Object data in JSON:
-- start --

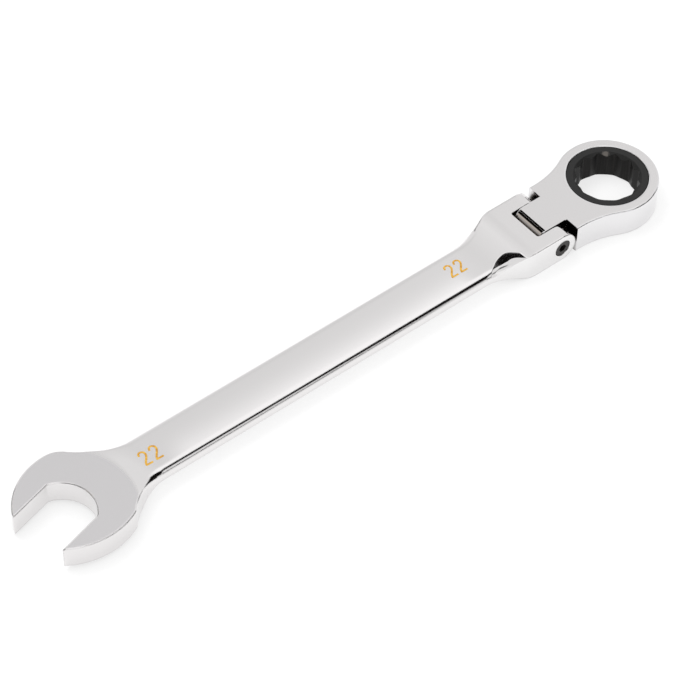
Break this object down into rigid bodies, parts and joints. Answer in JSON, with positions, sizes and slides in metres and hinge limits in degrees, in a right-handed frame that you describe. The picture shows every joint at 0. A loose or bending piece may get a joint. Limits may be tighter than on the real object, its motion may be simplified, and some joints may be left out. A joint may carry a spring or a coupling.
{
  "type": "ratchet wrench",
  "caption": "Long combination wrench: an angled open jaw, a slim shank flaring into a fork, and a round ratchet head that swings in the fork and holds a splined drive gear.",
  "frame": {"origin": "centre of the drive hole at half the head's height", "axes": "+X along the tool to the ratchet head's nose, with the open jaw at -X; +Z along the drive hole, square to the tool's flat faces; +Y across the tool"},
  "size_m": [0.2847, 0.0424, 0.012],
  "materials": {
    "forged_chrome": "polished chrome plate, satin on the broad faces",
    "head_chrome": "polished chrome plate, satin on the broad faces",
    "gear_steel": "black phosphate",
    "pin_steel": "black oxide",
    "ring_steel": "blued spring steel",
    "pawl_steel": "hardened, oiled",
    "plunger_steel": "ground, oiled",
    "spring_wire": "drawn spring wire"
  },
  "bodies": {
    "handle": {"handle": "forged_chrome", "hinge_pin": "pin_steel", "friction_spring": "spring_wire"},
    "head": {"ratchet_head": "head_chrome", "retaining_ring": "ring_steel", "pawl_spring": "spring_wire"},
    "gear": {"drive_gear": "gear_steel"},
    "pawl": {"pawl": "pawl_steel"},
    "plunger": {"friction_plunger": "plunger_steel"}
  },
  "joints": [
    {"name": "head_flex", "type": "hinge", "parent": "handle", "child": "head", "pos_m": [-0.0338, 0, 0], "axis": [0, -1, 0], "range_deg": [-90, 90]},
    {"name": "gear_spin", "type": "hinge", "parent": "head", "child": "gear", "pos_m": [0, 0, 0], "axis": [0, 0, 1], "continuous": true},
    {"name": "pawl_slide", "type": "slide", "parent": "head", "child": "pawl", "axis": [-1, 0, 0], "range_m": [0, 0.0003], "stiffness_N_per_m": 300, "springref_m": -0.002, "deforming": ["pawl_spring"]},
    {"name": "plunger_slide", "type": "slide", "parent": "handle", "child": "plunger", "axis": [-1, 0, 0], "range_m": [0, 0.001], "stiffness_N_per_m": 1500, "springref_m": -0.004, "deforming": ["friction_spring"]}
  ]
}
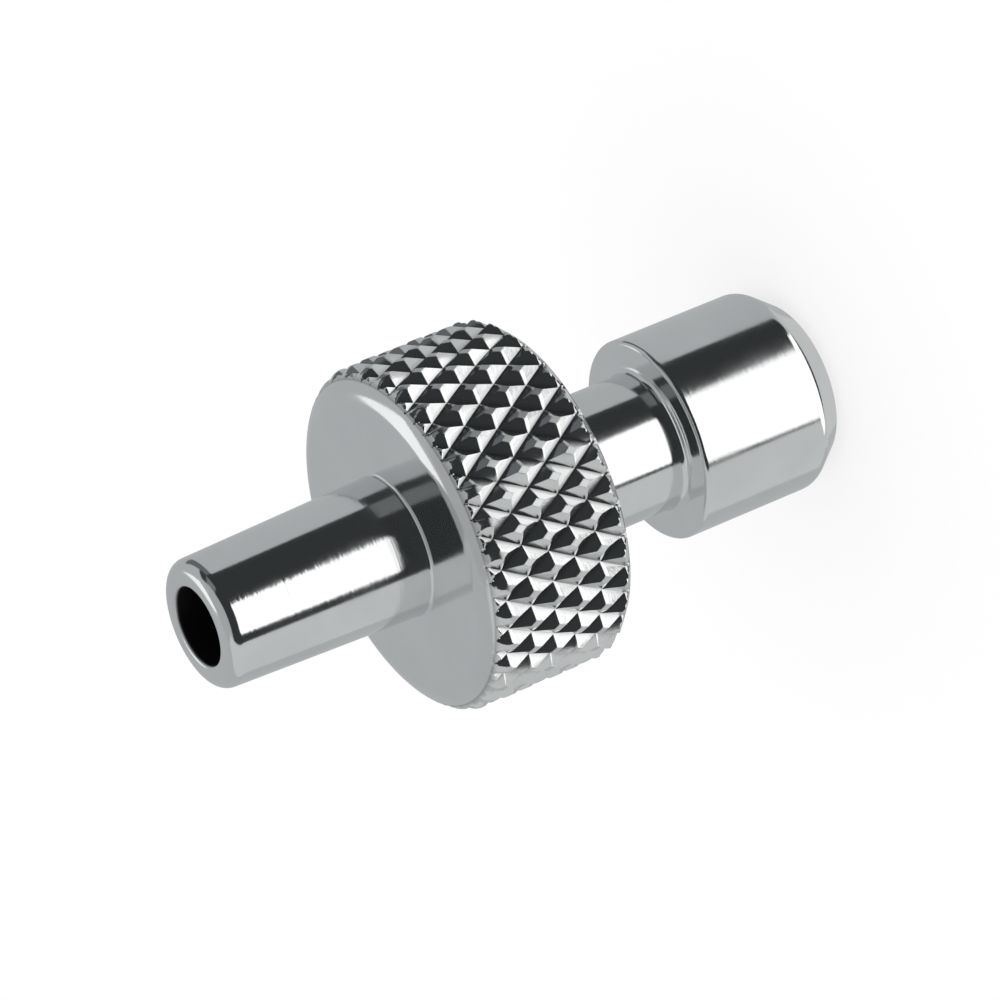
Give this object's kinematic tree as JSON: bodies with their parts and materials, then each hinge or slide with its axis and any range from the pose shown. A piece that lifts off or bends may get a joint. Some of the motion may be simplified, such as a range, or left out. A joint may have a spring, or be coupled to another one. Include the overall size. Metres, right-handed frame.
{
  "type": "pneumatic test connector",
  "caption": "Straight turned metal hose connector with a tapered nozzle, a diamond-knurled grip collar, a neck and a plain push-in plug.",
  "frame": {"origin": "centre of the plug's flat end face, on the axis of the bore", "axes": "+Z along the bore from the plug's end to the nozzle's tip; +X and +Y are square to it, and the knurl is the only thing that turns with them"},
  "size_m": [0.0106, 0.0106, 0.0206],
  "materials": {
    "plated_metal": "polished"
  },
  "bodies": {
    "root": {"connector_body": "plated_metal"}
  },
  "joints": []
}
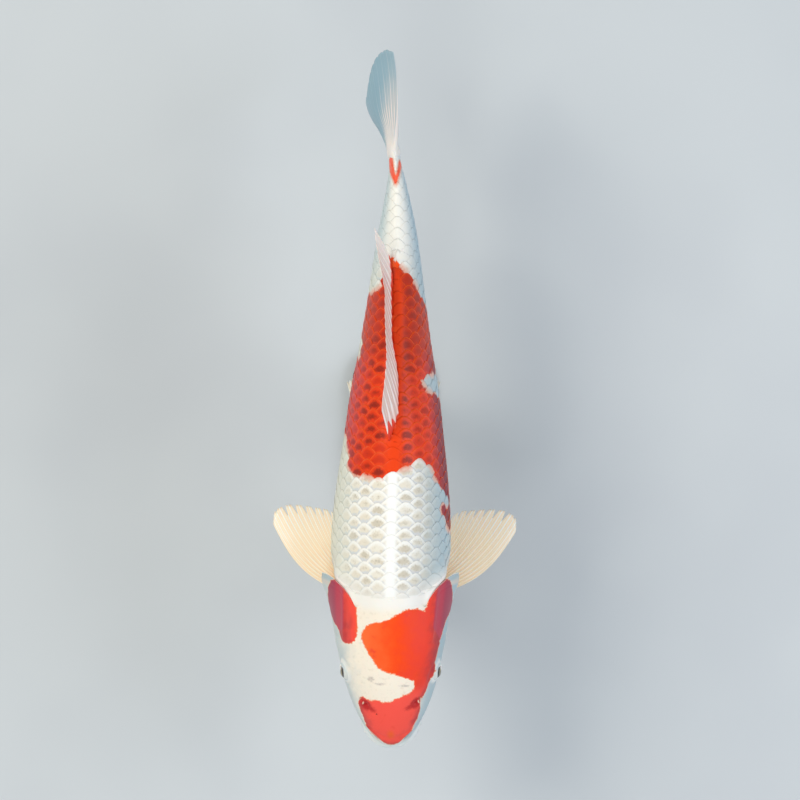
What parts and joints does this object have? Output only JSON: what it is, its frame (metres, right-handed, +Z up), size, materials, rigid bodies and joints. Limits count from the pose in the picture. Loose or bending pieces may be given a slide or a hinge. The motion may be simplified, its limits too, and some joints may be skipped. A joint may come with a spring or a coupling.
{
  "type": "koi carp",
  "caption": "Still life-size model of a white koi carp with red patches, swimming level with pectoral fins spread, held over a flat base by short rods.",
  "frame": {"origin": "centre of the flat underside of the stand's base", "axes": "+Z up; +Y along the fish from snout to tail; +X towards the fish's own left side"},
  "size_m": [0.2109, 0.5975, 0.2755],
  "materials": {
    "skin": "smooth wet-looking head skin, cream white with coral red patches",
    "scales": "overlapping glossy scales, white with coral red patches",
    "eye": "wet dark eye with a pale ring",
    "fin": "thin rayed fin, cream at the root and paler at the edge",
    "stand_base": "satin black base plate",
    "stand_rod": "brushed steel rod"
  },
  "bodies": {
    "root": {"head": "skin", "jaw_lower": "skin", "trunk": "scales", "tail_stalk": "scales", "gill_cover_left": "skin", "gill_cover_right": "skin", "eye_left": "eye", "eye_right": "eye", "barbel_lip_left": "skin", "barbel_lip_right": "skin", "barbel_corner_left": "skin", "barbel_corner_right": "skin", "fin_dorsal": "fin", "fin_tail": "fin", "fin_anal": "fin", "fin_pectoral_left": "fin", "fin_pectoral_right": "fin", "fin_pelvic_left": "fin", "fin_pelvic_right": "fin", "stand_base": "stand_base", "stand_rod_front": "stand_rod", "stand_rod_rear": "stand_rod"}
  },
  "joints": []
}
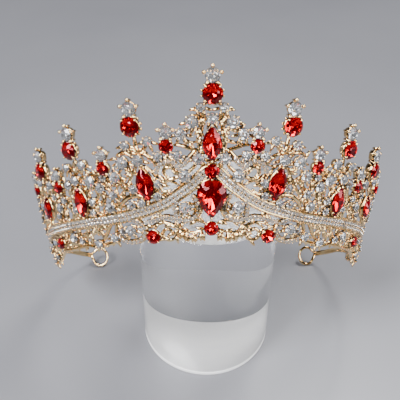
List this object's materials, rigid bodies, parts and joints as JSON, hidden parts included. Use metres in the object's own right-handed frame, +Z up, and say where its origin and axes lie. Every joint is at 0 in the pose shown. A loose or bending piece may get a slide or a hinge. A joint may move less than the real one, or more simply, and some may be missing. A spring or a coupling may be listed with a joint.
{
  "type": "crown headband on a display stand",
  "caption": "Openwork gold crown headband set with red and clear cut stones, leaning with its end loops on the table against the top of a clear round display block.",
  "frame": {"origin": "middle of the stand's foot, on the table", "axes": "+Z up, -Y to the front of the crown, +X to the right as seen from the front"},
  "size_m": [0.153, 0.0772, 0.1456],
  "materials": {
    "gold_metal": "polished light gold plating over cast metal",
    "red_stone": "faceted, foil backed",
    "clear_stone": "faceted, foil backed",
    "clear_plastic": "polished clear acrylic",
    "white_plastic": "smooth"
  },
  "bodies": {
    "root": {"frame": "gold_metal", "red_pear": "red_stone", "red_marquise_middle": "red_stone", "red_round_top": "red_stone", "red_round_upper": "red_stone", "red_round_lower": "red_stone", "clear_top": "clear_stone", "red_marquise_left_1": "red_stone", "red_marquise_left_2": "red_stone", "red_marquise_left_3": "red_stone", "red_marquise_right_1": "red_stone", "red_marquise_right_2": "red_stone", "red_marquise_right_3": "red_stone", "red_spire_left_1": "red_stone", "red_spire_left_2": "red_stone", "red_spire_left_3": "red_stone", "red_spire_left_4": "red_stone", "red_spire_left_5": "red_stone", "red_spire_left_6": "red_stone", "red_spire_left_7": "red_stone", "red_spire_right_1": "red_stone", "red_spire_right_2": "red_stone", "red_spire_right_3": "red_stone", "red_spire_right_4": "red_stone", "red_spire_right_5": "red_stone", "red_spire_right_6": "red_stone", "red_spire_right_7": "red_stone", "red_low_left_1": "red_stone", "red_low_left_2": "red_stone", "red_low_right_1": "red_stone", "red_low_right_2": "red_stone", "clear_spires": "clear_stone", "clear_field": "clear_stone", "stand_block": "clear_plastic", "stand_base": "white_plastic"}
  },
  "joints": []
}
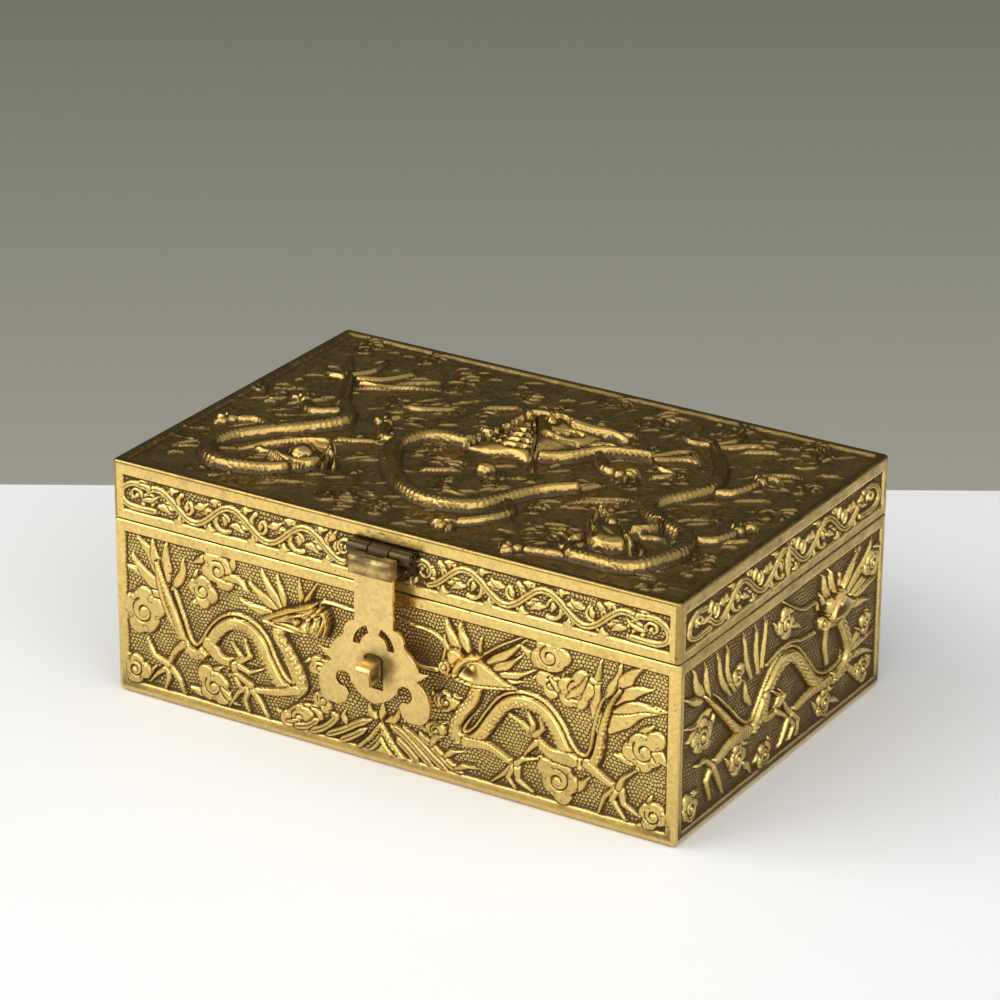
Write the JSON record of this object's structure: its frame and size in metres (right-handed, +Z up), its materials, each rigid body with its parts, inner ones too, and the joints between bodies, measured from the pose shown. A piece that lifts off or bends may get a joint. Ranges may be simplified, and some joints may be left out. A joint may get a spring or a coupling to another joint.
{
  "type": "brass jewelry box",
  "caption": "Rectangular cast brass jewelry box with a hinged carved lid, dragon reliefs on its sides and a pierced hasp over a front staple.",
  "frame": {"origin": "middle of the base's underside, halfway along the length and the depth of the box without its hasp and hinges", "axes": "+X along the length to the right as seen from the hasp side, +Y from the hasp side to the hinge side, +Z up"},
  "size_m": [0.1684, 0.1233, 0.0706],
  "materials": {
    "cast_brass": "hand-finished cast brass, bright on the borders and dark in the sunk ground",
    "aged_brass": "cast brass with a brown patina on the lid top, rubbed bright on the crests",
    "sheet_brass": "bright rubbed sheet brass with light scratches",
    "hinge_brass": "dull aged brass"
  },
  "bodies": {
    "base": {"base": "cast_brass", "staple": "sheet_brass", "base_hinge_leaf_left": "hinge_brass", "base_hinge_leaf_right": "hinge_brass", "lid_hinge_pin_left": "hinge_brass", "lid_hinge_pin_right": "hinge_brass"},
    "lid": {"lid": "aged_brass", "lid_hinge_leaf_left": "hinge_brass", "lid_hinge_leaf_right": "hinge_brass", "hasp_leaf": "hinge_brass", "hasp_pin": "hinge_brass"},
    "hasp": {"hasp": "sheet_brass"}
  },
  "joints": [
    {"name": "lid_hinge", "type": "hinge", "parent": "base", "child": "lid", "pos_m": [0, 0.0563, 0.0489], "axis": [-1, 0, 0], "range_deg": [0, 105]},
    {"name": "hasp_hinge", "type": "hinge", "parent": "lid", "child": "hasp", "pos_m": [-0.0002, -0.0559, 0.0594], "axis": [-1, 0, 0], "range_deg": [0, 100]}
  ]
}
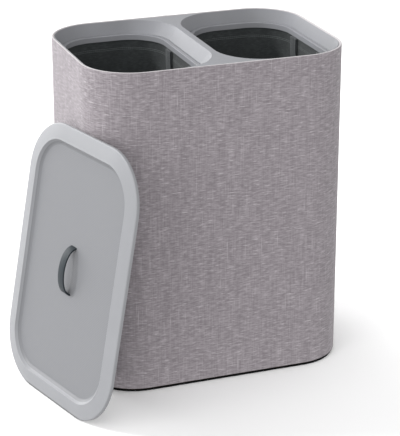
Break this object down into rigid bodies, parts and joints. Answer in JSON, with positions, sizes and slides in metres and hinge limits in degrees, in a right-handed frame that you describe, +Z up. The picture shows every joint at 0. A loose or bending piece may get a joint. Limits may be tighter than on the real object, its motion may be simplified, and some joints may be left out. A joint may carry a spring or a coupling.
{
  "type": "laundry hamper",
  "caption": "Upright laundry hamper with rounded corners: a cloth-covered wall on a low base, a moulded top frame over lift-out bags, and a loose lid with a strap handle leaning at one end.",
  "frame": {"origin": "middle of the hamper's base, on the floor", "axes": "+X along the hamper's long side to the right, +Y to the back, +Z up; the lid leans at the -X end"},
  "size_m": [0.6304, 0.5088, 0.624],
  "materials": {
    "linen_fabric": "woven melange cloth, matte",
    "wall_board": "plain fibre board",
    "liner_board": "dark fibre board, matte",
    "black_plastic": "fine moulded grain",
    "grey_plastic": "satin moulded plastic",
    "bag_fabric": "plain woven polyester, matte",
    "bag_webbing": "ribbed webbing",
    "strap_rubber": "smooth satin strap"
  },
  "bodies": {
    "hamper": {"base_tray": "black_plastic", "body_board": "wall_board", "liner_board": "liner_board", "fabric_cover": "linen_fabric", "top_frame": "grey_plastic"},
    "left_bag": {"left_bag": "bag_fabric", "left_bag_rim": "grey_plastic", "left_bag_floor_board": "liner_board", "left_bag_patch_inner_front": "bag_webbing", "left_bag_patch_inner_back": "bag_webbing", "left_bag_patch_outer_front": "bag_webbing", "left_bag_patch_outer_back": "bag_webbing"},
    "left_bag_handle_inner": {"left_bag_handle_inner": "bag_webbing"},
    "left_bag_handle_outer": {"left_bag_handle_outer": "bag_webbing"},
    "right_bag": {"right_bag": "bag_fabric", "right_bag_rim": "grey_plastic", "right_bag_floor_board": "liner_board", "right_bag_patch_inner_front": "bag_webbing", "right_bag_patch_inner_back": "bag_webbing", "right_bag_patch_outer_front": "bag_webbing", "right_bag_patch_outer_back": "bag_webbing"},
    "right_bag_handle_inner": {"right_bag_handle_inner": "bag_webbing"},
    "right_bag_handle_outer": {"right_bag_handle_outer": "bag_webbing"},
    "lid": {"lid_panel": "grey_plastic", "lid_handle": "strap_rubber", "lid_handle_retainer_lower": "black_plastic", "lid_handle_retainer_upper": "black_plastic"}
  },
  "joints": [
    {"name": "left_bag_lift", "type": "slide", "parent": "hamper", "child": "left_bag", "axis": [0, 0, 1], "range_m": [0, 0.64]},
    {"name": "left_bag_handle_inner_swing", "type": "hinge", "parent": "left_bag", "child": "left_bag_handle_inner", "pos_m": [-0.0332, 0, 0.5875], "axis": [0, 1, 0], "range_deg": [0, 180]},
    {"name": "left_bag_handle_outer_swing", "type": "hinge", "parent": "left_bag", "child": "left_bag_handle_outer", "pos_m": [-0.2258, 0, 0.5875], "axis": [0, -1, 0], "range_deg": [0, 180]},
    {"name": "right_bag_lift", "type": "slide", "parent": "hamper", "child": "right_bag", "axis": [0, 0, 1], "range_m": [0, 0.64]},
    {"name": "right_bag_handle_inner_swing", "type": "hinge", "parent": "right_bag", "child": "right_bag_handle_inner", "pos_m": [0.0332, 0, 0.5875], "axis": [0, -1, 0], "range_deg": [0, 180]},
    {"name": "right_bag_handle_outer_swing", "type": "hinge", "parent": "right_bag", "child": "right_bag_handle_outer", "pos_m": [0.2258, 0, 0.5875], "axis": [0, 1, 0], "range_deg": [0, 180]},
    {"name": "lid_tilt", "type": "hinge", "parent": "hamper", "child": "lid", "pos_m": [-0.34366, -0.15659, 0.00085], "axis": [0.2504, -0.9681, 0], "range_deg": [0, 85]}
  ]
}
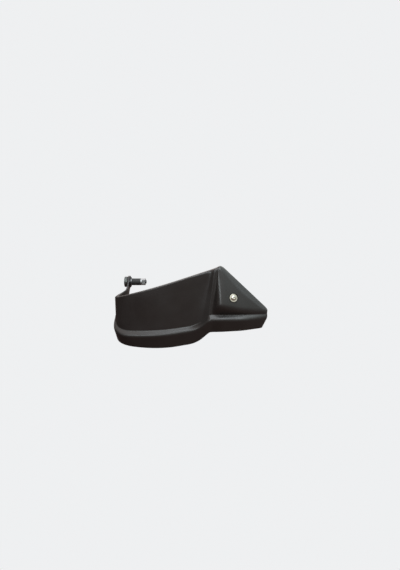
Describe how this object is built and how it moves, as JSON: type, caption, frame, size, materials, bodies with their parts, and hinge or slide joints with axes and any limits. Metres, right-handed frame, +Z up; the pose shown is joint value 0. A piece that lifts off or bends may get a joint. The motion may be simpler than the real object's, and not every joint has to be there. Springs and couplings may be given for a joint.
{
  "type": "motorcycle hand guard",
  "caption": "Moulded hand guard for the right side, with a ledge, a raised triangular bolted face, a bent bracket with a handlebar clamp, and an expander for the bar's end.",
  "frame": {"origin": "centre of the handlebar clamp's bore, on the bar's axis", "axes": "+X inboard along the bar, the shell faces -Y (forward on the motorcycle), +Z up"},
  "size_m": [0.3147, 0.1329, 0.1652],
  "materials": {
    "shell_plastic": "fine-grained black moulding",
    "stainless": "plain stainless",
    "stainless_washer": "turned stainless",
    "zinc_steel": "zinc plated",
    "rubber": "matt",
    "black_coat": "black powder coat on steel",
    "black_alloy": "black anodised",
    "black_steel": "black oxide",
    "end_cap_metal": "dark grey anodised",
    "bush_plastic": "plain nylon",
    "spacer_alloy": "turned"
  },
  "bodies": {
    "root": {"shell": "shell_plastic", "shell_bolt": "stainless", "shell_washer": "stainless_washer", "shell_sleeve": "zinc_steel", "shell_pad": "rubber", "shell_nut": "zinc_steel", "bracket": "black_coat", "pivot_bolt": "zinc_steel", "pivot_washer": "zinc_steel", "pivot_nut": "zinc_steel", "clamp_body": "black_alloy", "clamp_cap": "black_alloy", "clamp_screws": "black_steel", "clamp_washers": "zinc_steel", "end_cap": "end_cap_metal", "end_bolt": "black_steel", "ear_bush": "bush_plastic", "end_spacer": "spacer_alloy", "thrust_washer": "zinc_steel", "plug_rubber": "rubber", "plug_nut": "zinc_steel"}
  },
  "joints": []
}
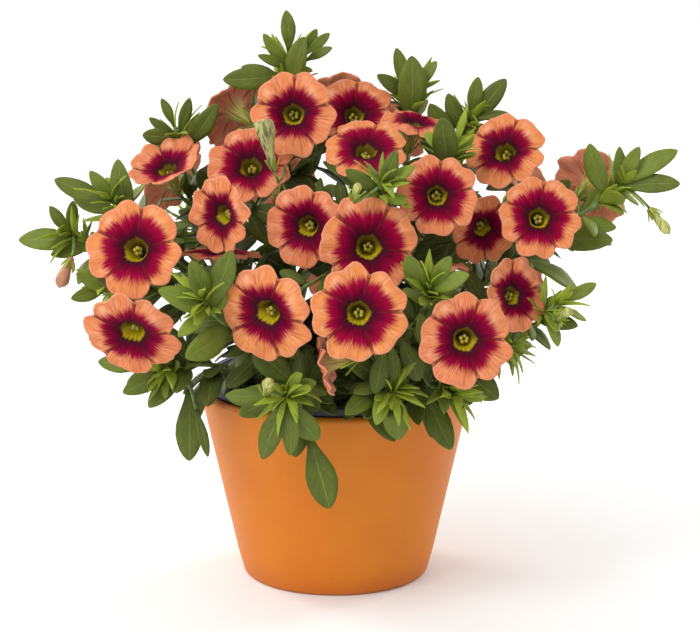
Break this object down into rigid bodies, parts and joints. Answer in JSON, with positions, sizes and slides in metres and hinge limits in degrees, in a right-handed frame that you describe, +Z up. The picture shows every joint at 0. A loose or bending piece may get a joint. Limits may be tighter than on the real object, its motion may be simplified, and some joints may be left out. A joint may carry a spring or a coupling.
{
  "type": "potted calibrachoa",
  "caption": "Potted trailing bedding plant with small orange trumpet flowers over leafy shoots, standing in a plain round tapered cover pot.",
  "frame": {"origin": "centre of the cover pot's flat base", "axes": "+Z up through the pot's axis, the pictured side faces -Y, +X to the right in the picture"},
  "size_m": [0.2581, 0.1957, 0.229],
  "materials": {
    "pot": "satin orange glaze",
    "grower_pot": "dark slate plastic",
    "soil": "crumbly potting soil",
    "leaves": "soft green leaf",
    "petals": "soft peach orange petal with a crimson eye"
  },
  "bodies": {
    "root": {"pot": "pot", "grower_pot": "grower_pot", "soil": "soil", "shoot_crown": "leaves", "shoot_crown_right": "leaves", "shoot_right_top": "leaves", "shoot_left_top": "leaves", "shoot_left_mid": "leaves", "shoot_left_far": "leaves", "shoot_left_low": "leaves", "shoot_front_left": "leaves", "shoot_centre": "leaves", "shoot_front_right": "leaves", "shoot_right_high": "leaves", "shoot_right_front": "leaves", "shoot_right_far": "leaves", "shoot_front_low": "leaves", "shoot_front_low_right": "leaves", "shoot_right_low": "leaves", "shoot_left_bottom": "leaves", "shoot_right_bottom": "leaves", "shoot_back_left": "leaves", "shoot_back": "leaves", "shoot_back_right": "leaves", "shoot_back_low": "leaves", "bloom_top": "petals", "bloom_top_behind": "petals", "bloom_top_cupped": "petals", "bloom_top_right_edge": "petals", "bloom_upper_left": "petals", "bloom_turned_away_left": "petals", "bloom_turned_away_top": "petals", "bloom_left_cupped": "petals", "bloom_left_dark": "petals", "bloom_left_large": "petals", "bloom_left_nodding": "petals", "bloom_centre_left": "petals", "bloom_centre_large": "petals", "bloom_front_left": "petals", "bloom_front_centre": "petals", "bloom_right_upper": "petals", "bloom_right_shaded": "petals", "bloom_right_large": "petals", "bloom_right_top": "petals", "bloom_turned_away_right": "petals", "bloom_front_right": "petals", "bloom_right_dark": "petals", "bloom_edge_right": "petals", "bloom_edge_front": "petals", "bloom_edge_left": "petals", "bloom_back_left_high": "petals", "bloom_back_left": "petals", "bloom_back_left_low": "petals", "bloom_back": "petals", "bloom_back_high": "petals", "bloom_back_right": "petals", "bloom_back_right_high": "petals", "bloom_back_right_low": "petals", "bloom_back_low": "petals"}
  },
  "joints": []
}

-- end --

Aim:
Leave out every line without the string "shown" and copy the rest.

Written response:
Give this object's kinematic tree as JSON: bodies with their parts and materials, then each hinge or slide with its axis and any range from the pose shown. A piece that lifts off or bends may get a joint. Some of the motion may be simplified, such as a range, or left out. A joint may have a spring, or be coupled to another one. Include the overall size. Metres, right-handed frame.
List this object's materials, rigid bodies, parts and joints as JSON, hidden parts included. Use metres in the object's own right-handed frame, +Z up, and say where its origin and axes lie. Every joint is at 0 in the pose shown. A loose or bending piece may get a slide or a hinge. A joint may move less than the real one, or more simply, and some may be missing. A spring or a coupling may be listed with a joint.
Write the JSON record of this object's structure: its frame and size in metres (right-handed, +Z up), its materials, each rigid body with its parts, inner ones too, and the joints between bodies, measured from the pose shown. A piece that lifts off or bends may get a joint. Ranges may be simplified, and some joints may be left out. A joint may get a spring or a coupling to another joint.
Describe how this object is built and how it moves, as JSON: type, caption, frame, size, materials, bodies with their parts, and hinge or slide joints with axes and any limits. Metres, right-handed frame, +Z up; the pose shown is joint value 0. A piece that lifts off or bends may get a joint. The motion may be simpler than the real object's, and not every joint has to be there. Springs and couplings may be given for a joint.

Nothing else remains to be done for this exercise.